Ecosystems
Solo LP
Cognitive Shift Recordings
All compositions written, arranged and conducted by Roger Goula
Electronics, Guitars and pianos: Roger Goula
Solo Violin: Violeta Vicci
Violins: Max Baillie, Eloisa Fleur Thom, Alessandro Ruisi
Violas: Jordan Bergmans, Richard Jones, Alison de Souza
Cellos: Sergio Serra, Max Ruisi, tatiana Chernyshova
Double Bass:Andy Marshall
Recorded at The Empire, London.
Executive producer: Bob MacDade
Mixing: Francesco Donadello
Mastering: Calyx
Artwork: Petulia Mattioli
Videos: Fabrica Works
PR: Le Tiger Noir
As the name of the album indicates, Ecosystems is not a linear trajectory. Instead, each track functions like a world of its own, encompassing its own stories, tensions and outcomes. At the same time, these microcosms exist in relation to a larger theme, one which, according to Goula, speaks of our interdependent yet fraught relationship to nature. “The whole album responds to this idea of how we interact with nature, and hopefully it can offer some harmony in the end,” says the composer. If the whole journey of Ecosystems is a search for harmony, the listener needn’t go further than the first track to find it. The album’s poignant opener, Gift was inspired by Goula’s life-changing experience of becoming a father, and it delicately balances the urgency and wonder of newborn life. Stirring strings weave themselves onto a pulsing heartbeat – the actual ultrasound recording of Goula’s pregnant wife – to express the miraculous gift that is life. “In Gift something is born, and it’s magical and exciting, full of energy and life, and it will take us on a sonic journey that will change us forever,” says Goula. While not all of Ecosystems is as harmonious as Gift, there is, throughout the album, a recurring recollection of that first moment, a memory of wholeness that seeps through the music like streaks of light.
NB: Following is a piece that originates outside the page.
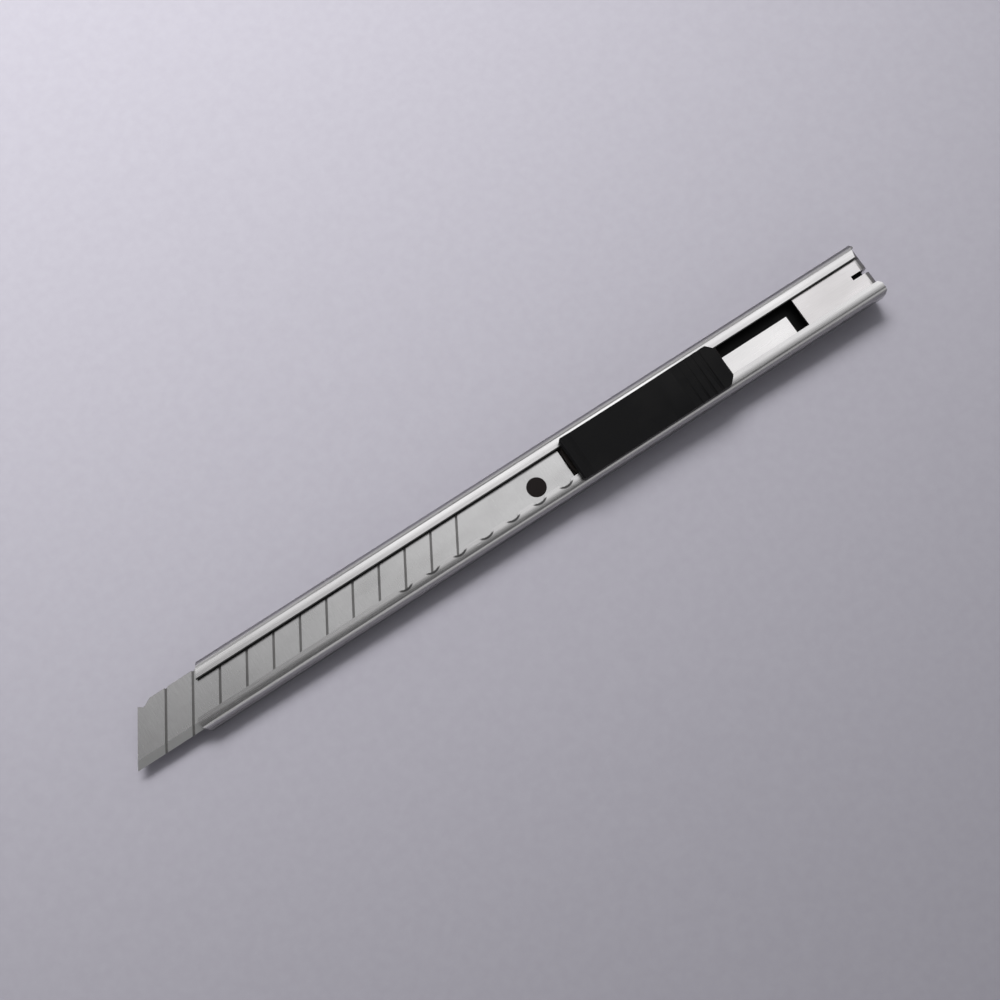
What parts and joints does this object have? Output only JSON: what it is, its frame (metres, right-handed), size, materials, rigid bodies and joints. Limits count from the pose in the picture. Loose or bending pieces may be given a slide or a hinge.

Everything on Ecosystems seems to unfold organically. Despite relying on modular synths, sampling and orchestration the music very rarely feels like it's been fabricated. Rather it unravels in its own rhythm and pace, as if it were its own being imbued with a life of its own. “All my ideas come from sound itself, I never set out to do songs. I imagine swells of sound growing, it’s all very intuitive,” says Goula about his compositional process. The composer often uses repetition and counterpoint as a starting point for his exploration into sound, from then, melodies and textures will surface as a consequence of certain interactions, never before them. At times, simple motifs will come together to create surprising new shapes and directions, while at other times they clash discordantly. On other occasions still, sounds coexist quite independently from each other. On Perfect Balance for instance, Goula micro-sampled a rainstick to create the piece’s grainy bed, atop which he placed guitar and strings with big reverbs. All of these sounds seem to float in different speeds and planes, yet somehow they coexist. In every track it feels like Goula was tinkering with the pre-conditions only, trying out different ingredients and quantities, and then sitting back to see how these might combine and grow into their own ecosystem.
Throughout Ecosystems, Goula makes an appeal to unity. Every one of the tracks’ names, from Symbiosis to Embodied, Everything is in Everything to Becoming One, calls for it. “Existence is not an individual affair,” says the composer, quoting the American philosopher Karen Barad, and no other track on his album embodies the statement as much as Relational Beings. Created with a Crumar multiman and a tape machine, the piece expands as one, big, dense texture. There’s a heaviness to how the piece is held together, which points to a certain dysfunction perhaps, but it’s nonetheless a forceful reminder of the tenacious bonds of interdependence we share with others on earth. Thankfully, for Goula there is light at the end of the tunnel. The composer closes his journey cyclically, coming back to his hopeful opening track, Gift with a newfound maturity. On Becoming One the composer tones down the urgency, and reinvites wonder to his world with a solo violin performed exquisitely by Violeta Viccii. Harmony is, at last, found.